Studies, designs and plans for the conservation on northern Garry oak ecosystems

Posted June 9, 2009 | Categories : 144,37,Rare Species,Reports |

Gordon Brent Ingram MSc, PhD July, 2009
Studies, designs & plans for the conservation of northern Garry oak ecosystems

See the 7 page PDF: gordon-brent-ingram-2009-work-on-conservation-of-northern-garry-oak-ecosystems

Erythromium by Gordon Brent Ingram

Much of my work as an environmental planner and designer has involved conservation and recovery of sensitive ecosystems and an underlying exploration of the relevance of the field of landscape ecology. The group of ecological communities and landscapes with which I have worked for the longest period, going back to my childhood and the land on which I grew up, are northern Garry oak, Quercus garryana, ecosystems in south-western British Columbia. Ecosystems with significant presence of Garry oak are typically shaped by summer drought and relatively mild temperatures and extend from the northern edge of the Los Angeles Basin to Savary Island at the northern end of the Straight of Georgia.
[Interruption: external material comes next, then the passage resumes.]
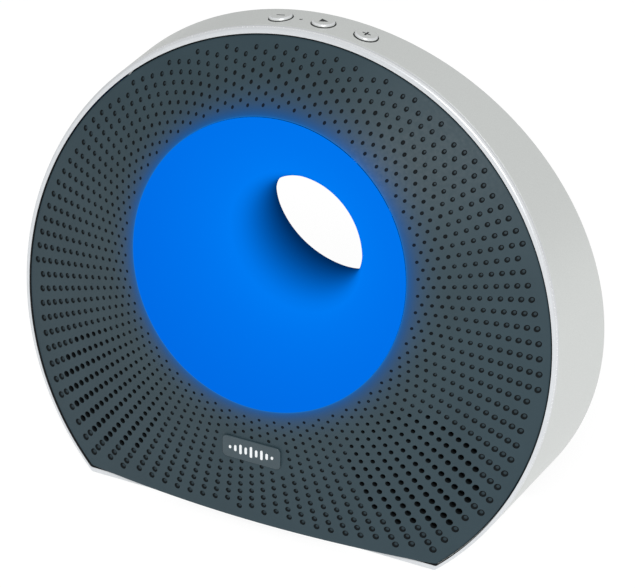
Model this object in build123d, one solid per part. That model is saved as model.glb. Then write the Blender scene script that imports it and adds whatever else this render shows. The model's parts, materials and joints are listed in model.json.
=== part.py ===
from build123d import *
import os
from math import cos, hypot, radians, sin, sqrt

# Ring-shaped wireless loudspeaker standing on a flat base. +Z is up, +X is to the right of a
# person facing it, and the grille faces -Y. The origin is on the table, under the middle.

# ---- driving dimensions, mm ----
mouth_r = 50.0            # radius at which the grille's cone starts
mouth_hole_r = 50.3       # hole in the grille for the light funnel
face_r = 98.3             # grille's outline
band_front_r = 99.9       # band, at the front rim
band_rear_r = 101.85      # band, at the rear rim
mouth_rise = 26.0         # mouth's centre above the band's centre
grille_drop = 71.7        # grille's straight bottom edge below the band's centre
base_drop = 73.7          # flat base below the band's centre
foot_h = 1.2              # how far a rubber foot stands out of the base
front_lean = 0.143        # the front rim leans back by this much per mm of height
rear_lean = 0.12          # the rear rim leans forward
face_depth = 16.4         # the mouth stands this far in front of the front rim
rear_depth = 16.7         # the rear mouth stands this far behind the rear rim
mouth_y = -32.9           # centre of the front mouth
funnel_length = 69.0      # from the front mouth's centre to the rear mouth's centre
rear_mouth_r = 31.8       # radius at which the rear cover's cone starts
bowl_depth = 14.0         # the funnel's rings lean like the front down to this depth, then turn
funnel_drop = 1.5         # how far the funnel's axis sinks below the mouth's centre
sink_depth = 20.0         # depth at which it is lowest
rear_drop = 0.5           # where the axis comes out, below the mouth's centre

plate_t = 2.4             # front grille and rear cover
band_t = 1.5              # band
funnel_t = 1.6            # light funnel
fit_gap = 0.3             # between the grille and the trim around it

hole_rows = 120           # radial rows of holes in the grille
hole_first_r = 54.0       # first hole of a row, from the mouth's centre
hole_pitch = 3.145        # from hole to hole along a row
lattice_drop = 0.58       # centre of the rows below the mouth's centre
lattice_turn = -0.14      # turn of all the rows, degrees
driver_x = 57.5           # loudspeaker driver, from the middle
driver_drop = 61.5        # driver below the mouth's centre
driver_open_r = 22.5      # area of open holes in front of a driver

button_r = 4.1
button_proud = 0.9        # how far a button stands out of the band
button_gap = 0.2          # between a button and its hole
button_step = 8.9         # degrees between buttons, around the band
button_turn = 0.27        # the middle button, degrees around the band from the top
button_y = mouth_y + 35.6
led_angle = -4.4          # status light

z_ring = foot_h + base_drop
z_mouth = z_ring + mouth_rise
rear_y = mouth_y + funnel_length
taper = (band_rear_r - band_front_r) / 42.7
nodes = {}


# ---- surfaces and outlines ----
def front_rim_y(z):
    return mouth_y + face_depth + front_lean * (z - z_mouth)


def rear_rim_y(z):
    return rear_y - rear_depth - rear_lean * (z - z_mouth)


def band_radius(y):
    return band_front_r + taper * (y - front_rim_y(z_ring))


def facing_front(x, y, z, lean=0.0):
    """Plane whose own Z points at the viewer, and leans back by lean."""
    return Plane(origin=(x, y, z), x_dir=(1, 0, 0), z_dir=(0, -1, lean))


def facing_rear(x, y, z, lean=0.0):
    return Plane(origin=(x, y, z), x_dir=(-1, 0, 0), z_dir=(0, 1, lean))


def upright_ring(r, y, z, lean):
    """Ring that looks round along Y, in a plane that leans back by lean."""
    return facing_front(0, y, z, lean) * Ellipse(r, r * sqrt(1 + lean * lean))


def face_cone(r_small, r_large, depth, y_small, lean, towards, shift):
    """Oblique cone from the mouth out to the rim, moved along Y by shift."""
    rings = []
    for s in (-0.05, 1.1):
        z = z_mouth - s * mouth_rise
        y = y_small + towards * s * depth + lean * (z - z_mouth) + shift
        rings.append(upright_ring(r_small + s * (r_large - r_small), y, z, lean))
    return loft(rings, ruled=True)


def front_cone(shift):
    return face_cone(mouth_r, face_r, face_depth, mouth_y, front_lean, 1, shift)


def rear_cone(shift):
    return face_cone(rear_mouth_r, band_rear_r, rear_depth, rear_y, -rear_lean, -1, shift)


def outline(r, drop, corner=1.5):
    """Circle about the band's centre with a straight bottom, in X and Z."""
    shape = Circle(r) & Pos(0, (r - drop) / 2) * Rectangle(2 * r + 2, r + drop)
    shape = fillet(shape.vertices(), corner)
    return facing_front(0, 0, z_ring) * shape


def along_y(sketch):
    return extrude(sketch, amount=120, both=True)


def wedge(front_offset, rear_offset):
    """Everything between the front rim's plane and the rear rim's plane, each moved along Y."""
    low, high = -20.0, 190.0
    side = Polyline(
        (front_rim_y(low) + front_offset, low), (rear_rim_y(low) + rear_offset, low),
        (rear_rim_y(high) + rear_offset, high), (front_rim_y(high) + front_offset, high),
        close=True)
    return extrude(Plane.YZ * make_face(side), amount=130, both=True)


def drum(inset):
    """Tapered round body with a flat base, inset all round."""
    reach = 75.0
    cone = Cone(band_radius(-reach) - inset, band_radius(reach) - inset, 2 * reach,
                align=standing)
    cone = Plane(origin=(0, -reach, z_ring), x_dir=(1, 0, 0), z_dir=(0, 1, 0)) * cone
    return cone & block(240, 200, foot_h + inset, 200)


def radial_plane(angle, y, r):
    """Plane at radius r around the band, whose own Z points outwards; angle from the top."""
    a = radians(angle)
    return Plane(origin=(r * sin(a), y, z_ring + r * cos(a)), x_dir=(cos(a), 0, -sin(a)),
                 z_dir=(sin(a), 0, cos(a)))


standing = (Align.CENTER, Align.CENTER, Align.MIN)


def rod(r, z_low, z_high):
    return Pos(0, 0, z_low) * Cylinder(r, z_high - z_low, align=standing)


def tube(r_out, r_in, z_low, z_high):
    return rod(r_out, z_low, z_high) - rod(r_in, z_low, z_high)


def block(width, height, z_low, z_high, x=0.0, y=0.0):
    return Pos(x, y, z_low) * Box(width, height, z_high - z_low, align=standing)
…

In much of the southern half of its range, south of north-western California, Garry oak grow more as a shrub in fire-dependent, chaparral ecosystems, often with related oak



species. Similarly, the northern half of the range of Garry oak, where it is the only naturally occurring Quercus species, is often described as part of fire-dependent or fire- resilient ecosystems. And the label Garry oak ecosystems are often used for the deciduous savannah and woodland portion of the gradient between Douglas fir forest and parkland and grassland bluffs and balds. Occurring in Olympia and northward, northern Garry oak ecosystems are those that have been shaped by the end of the last Ice Age, the creation of island ecosystems, and the subsequent Hypsithermal period of temperatures that were higher than today’s climate. For at least as far back as the Hypsithermal, of five millennia ago, there has been wildfire compounded by burning by human beings. And virtually all of today’s northern Garry oak ecosystems in British Columbia saw Salish burning, combined with intensive digging and harvesting, as recently as the late nineteenth century and sometimes later.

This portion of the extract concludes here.